Within the first operating period, analysts spent less time gathering basic registration and DNS context and more time validating attack behavior. The most meaningful gain appeared in phishing investigations involving fresh infrastructure. These cases moved from open-ended research to evidence-based prioritization early in the workflow.
The team also found gaps in its existing detections. Some domains were visible in email telemetry but absent from older enrichment sources because the sources had incomplete zone coverage or delayed availability. That discovery justified expanding enrichment beyond the most familiar generic top-level domains.
Accuracy still required analyst judgment. Legitimate organizations register domains shortly before launching campaigns, and some malicious operators use aged domains or compromised infrastructure that does not look newly created.
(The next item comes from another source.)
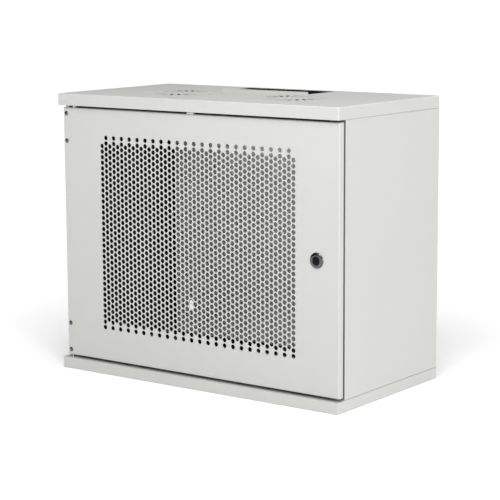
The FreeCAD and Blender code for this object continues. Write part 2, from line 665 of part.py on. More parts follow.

Registration age should influence a decision, not replace one.
Implementation Lessons for Security Engineering
A successful enrichment pipeline needs stable identifiers and clear data contracts. Normalize the registrable domain consistently, retain the original hostname and URL, and record when enrichment was performed. Without those timestamps, teams cannot distinguish what was known during triage from information discovered later.
Caching also requires care. Domain registration data may change slowly, while DNS data can change rapidly. Use different cache policies for different data classes, and preserve historical observations when possible. An overwritten current record is far less useful during incident reconstruction than a time-stamped history of changes.
Finally, send only high-signal fields into the analyst view. The full dataset can remain accessible for hunting and research, but an overloaded SIEM panel slows triage. Surface the indicators that support a decision, then allow deeper pivots when the case warrants them.
The practical test is simple: when the next ambiguous phishing alert arrives, the analyst should not have to build the domain story from scratch. The evidence should already be present, fresh, normalized, and ready to support the next action.